Ye friends of Jesus, stand not aloof, but surround Him in closer circle. Is there not a true interchange of thought and sentiment between you and Him? Prove the reality of your friendship by doing whatsoever He has commanded you. Avow it and glory in it, and long for a fuller enjoyment of it. Have ye not tasted and seen that it is good, and that no earthly tie can be compared with it? What solace it has given you in times of distress and bereavement! You may have had trials, but you had His welcome presence.
'Hast thou lost a friend or brother?
Seen a father's parting breath?
Or gazed upon a lifeless mother
Till she seemed to start from death?' ―
Then thou knowest how thy Friend did visit thee, weep with thee, and cheer thee; and as thou rememberest what He said and what He did, thou wilt also indulge the hope that the missing one has gone to His embrace, and that the grave, now filled and closed up, will give back its tenant on the morning of the resurrection. Indulge no bitter regrets ― use not the cold and unmeaning language of the world ― give way to no frantic sorrow. Let those around thee see that the Comforter has spoken with thee. And in that better world friendship will never be broken in upon. Immortality is stamped upon it.

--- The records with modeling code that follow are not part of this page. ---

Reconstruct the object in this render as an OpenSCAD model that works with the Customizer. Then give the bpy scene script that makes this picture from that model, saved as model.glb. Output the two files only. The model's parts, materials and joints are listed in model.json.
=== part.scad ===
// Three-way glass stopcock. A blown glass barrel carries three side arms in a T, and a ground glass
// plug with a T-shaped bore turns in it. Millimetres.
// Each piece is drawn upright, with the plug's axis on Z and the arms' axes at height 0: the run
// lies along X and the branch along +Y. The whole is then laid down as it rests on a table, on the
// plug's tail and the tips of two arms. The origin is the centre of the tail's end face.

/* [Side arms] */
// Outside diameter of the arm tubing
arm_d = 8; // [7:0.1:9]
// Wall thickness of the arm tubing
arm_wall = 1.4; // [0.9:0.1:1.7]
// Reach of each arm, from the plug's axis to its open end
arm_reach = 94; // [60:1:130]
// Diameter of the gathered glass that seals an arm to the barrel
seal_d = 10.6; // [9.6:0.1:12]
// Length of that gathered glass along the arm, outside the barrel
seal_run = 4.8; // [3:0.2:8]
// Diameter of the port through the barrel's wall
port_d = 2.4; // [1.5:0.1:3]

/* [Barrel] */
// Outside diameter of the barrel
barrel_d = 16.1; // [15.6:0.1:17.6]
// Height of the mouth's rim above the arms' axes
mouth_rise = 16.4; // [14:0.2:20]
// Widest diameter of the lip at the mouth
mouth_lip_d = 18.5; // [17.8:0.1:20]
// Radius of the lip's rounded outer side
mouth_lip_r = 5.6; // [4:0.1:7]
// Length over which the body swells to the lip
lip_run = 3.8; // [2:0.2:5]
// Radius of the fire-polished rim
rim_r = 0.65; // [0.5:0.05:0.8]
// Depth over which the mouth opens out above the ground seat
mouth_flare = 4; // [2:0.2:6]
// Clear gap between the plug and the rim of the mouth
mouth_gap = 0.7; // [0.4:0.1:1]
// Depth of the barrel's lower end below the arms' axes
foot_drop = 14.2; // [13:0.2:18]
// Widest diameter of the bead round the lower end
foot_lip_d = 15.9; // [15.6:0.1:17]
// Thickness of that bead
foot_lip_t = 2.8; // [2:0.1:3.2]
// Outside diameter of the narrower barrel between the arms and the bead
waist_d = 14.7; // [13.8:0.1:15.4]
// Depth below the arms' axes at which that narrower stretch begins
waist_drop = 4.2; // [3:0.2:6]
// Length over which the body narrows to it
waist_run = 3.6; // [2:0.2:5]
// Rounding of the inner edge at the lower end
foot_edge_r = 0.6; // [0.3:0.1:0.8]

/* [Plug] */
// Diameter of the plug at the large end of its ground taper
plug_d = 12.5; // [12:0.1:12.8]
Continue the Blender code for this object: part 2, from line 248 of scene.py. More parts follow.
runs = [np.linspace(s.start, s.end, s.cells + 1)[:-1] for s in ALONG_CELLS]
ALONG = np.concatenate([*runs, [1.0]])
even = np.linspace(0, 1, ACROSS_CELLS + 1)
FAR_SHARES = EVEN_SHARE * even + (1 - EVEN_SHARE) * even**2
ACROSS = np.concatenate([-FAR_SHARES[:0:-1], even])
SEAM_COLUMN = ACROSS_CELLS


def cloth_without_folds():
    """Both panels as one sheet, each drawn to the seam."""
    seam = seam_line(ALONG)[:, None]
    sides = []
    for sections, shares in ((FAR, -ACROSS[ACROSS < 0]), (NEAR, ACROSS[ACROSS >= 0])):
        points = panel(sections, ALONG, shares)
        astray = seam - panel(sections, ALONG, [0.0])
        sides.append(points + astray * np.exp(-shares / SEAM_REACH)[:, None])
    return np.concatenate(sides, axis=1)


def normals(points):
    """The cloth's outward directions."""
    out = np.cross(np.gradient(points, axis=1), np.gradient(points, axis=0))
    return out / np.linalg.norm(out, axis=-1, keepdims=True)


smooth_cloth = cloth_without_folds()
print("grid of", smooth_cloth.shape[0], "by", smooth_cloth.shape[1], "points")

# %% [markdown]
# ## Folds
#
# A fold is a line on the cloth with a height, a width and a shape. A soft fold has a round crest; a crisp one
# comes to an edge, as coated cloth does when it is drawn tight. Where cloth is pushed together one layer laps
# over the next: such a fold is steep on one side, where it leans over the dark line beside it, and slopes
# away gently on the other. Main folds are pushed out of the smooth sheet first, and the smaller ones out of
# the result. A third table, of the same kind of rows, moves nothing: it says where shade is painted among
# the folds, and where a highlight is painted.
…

The great and good of former ages ― Abel and Noah, Abraham and Moses, David and Isaiah ― prophets and apostles, saints and martyrs, shall all rejoice in undying union and intercourse with one another and with Christ. to he found at length in that happy company, and the praise shall be Thine, Thou Friend of Friends. To Thee, with the Father and the Holy Spirit, be all glory, for ever and ever. Amen.